Many had looked up to the DP to galvanise them around the effort to reject it at the referendum, should it get there. He instead asserted that he had more useful things to focus on and that BBI should be left to its owners. To speak too loudly about victory now, by himself and his acolytes, will smell of hypocrisy – a tag he may want to avoid.

Yet the BBI saga is not yet over. Appellate processes in the courts are just about to begin. They could go all the way to the Supreme Court and eventually to a referendum. In a post-referendum dispensation, the outcome would have implications for Ruto in his presidential pursuit.

But the DP has a huge challenge on how to manage his political formations towards the referendum, should one come, and the presidential election.
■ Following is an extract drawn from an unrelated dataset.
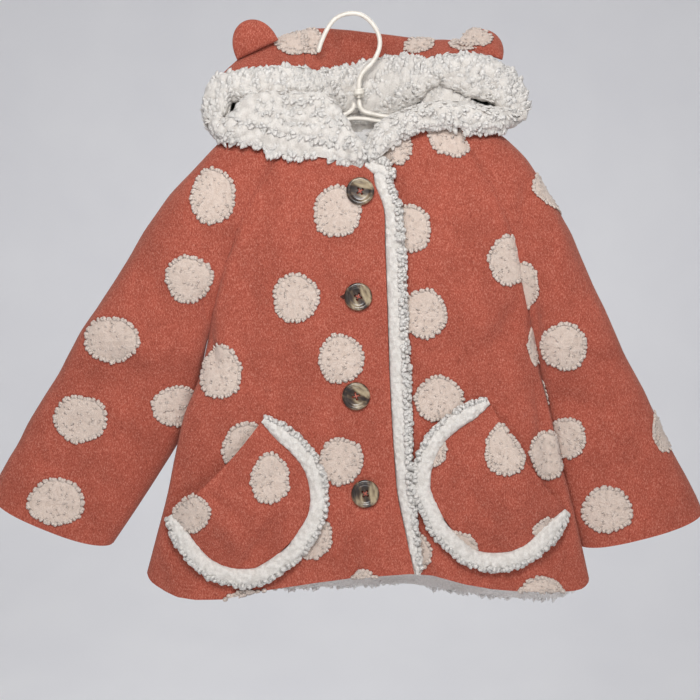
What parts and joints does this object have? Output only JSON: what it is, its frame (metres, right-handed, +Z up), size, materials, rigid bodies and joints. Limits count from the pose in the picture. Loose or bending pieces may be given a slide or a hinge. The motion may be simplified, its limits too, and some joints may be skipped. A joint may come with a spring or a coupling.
{
  "type": "child's hooded coat on wire hanger",
  "caption": "Toddler's raglan hooded coat with bear ears, pile lining, buttoned front and pouch pockets, hanging flat on a coated wire hanger.",
  "frame": {"origin": "inside of the hanger's hook at its top, where it rests on the rail or knob that holds it", "axes": "+X to the left-hand sleeve (the viewer's right), +Y from the coat's front to its back, +Z up"},
  "size_m": [0.7132, 0.1186, 0.5918],
  "materials": {
    "napped_cloth": "thick napped woolly cloth, matt, with tufted cream dots",
    "sherpa_pile": "curly off-white pile, matt",
    "button_horn": "polished horn-look resin, mottled brown",
    "coated_wire": "off-white plastic coating, satin"
  },
  "bodies": {
    "root": {"front_right": "napped_cloth", "front_left": "napped_cloth", "back": "napped_cloth", "sleeve_right": "napped_cloth", "sleeve_left": "napped_cloth", "pocket_right": "napped_cloth", "pocket_left": "napped_cloth", "hood_side_right": "napped_cloth", "hood_centre": "napped_cloth", "hood_side_left": "napped_cloth", "ear_right": "napped_cloth", "ear_left": "napped_cloth", "front_band": "sherpa_pile", "pocket_trim_right": "sherpa_pile", "pocket_trim_left": "sherpa_pile", "hood_lining": "sherpa_pile", "hood_lining_side_right": "sherpa_pile", "hood_lining_side_left": "sherpa_pile", "lining_back": "sherpa_pile", "lining_sleeve_right": "sherpa_pile", "lining_sleeve_left": "sherpa_pile", "button_1": "button_horn", "button_2": "button_horn", "button_3": "button_horn", "button_4": "button_horn", "hanger_hook": "coated_wire", "hanger_arms": "coated_wire", "hanger_collar": "coated_wire"}
  },
  "joints": []
}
If he was previously uneasy about upsetting his followers in parts of the country that are seen as standing to benefit disproportionately from the proposed 70 new constituencies and other attendant gains, the perception is already out there, that he is not with them.

From a different reckoning, the DP has taken a big risk in banking heavily, quite literally, on Mt Kenya region. It would appear that he believes he could employ the same strategy of the so-called ‘tyranny of numbers’ from Rift Valley and Central Kenya, to win the presidential race as was done in 2013 and, arguably, 2017. In this pursuit, he has two problems. First, as the fable Sun Tzu of Art of War famously said, you don’t fight the last war, even if you were victorious. The terrain has changed, the enemy is different, the weaponry and the tactics. The most obvious change here is that President Uhuru is not with him. A direct appeal to the people without Uhuru is a herculean task.

But second, is the simple question of trust. Just how do you trust people who stand with you in good weather, only to maroon you in rough weather? It would appear the people from the Mountain are good weather friends. 

In the end, it may seem more rational for the DP to consider biting the bullet of reality. He may want to recognise the potential futility of his Mountain bank. He needs to get back to the drawing board.